== PROBLEM ==
Of all the lines in the material below, how many include the string "Identity"? Give the number only.

== RECORD LIST ==
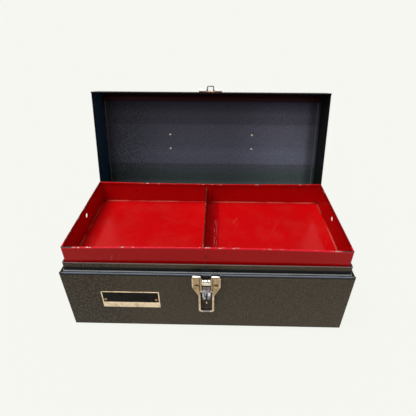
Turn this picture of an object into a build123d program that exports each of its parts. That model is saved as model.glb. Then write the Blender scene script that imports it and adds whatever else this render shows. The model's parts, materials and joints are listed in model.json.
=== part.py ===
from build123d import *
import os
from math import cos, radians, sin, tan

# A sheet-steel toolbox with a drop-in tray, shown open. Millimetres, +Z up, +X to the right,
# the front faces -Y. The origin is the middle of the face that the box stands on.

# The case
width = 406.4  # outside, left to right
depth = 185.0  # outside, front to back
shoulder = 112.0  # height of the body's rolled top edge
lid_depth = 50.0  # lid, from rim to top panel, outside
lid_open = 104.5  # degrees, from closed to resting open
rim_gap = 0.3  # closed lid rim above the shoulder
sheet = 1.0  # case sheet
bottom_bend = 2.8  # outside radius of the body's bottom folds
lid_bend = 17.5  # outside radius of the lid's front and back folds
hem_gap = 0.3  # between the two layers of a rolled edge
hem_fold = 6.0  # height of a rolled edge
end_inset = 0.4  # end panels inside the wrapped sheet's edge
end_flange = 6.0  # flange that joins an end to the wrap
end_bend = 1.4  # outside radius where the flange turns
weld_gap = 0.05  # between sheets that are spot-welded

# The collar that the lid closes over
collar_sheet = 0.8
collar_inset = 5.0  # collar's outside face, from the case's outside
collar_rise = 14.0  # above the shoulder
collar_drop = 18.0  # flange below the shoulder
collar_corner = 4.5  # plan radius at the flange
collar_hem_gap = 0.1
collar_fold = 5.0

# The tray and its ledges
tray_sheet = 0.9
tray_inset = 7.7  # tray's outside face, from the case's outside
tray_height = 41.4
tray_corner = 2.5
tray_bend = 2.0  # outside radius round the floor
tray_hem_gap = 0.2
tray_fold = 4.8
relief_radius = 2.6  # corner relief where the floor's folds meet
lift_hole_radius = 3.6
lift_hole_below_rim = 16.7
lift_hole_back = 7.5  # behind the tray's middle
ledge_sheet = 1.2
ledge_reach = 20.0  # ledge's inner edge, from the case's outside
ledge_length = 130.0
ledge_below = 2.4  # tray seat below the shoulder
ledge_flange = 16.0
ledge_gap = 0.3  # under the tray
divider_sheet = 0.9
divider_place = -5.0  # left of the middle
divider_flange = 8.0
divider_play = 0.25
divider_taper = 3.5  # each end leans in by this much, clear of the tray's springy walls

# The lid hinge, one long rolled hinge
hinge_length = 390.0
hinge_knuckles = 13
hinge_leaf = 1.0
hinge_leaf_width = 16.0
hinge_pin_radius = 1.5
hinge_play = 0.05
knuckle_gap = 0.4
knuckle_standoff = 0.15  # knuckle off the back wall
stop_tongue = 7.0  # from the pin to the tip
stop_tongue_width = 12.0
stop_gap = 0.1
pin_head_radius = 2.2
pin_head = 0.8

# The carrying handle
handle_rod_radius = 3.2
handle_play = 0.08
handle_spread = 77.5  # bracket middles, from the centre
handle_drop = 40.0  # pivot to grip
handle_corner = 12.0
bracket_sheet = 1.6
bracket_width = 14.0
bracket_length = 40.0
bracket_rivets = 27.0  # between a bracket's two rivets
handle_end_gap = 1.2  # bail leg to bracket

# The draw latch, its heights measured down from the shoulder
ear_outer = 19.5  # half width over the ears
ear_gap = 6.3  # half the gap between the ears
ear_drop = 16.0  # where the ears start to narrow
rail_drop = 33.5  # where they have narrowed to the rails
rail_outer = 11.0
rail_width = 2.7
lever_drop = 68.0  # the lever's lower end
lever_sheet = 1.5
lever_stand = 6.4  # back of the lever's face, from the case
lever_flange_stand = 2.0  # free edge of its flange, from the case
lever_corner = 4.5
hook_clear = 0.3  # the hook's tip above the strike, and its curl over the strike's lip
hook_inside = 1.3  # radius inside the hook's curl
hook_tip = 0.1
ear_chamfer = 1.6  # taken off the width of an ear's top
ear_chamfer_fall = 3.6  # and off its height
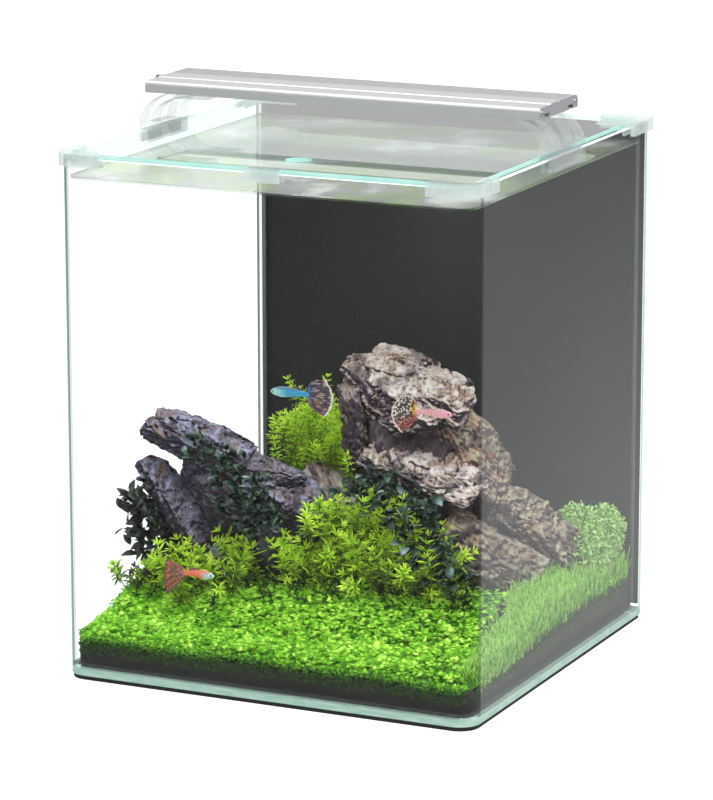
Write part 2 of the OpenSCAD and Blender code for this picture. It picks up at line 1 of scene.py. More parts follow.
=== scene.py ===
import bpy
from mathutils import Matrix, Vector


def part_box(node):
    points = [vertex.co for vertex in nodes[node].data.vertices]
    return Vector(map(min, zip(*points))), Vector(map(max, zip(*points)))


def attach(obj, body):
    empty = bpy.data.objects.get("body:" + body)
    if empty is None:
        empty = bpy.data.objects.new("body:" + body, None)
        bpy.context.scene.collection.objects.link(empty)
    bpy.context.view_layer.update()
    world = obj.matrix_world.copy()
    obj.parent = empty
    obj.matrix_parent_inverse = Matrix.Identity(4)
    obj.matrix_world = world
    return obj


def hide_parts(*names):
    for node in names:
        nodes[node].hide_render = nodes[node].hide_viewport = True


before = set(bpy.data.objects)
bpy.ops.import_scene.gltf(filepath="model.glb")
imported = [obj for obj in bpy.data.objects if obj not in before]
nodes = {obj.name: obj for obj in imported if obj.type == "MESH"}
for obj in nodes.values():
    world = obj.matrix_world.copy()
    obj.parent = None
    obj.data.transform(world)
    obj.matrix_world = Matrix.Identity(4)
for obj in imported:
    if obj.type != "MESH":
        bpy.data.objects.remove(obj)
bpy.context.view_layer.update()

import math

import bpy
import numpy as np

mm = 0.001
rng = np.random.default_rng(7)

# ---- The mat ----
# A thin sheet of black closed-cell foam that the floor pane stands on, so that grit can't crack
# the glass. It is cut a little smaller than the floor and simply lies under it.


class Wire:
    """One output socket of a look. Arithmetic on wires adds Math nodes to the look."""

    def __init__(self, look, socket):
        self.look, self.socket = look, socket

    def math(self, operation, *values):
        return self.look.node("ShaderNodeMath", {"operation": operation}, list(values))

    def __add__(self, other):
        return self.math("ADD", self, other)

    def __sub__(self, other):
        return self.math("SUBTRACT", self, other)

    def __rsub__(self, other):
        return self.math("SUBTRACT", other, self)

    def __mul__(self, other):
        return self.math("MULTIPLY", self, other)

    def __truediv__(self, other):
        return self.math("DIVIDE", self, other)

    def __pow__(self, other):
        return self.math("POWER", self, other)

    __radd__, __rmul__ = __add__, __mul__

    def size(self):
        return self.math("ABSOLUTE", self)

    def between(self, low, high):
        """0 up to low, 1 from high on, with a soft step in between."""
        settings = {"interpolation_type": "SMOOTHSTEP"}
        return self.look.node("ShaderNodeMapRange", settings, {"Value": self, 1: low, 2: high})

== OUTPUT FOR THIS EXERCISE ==
2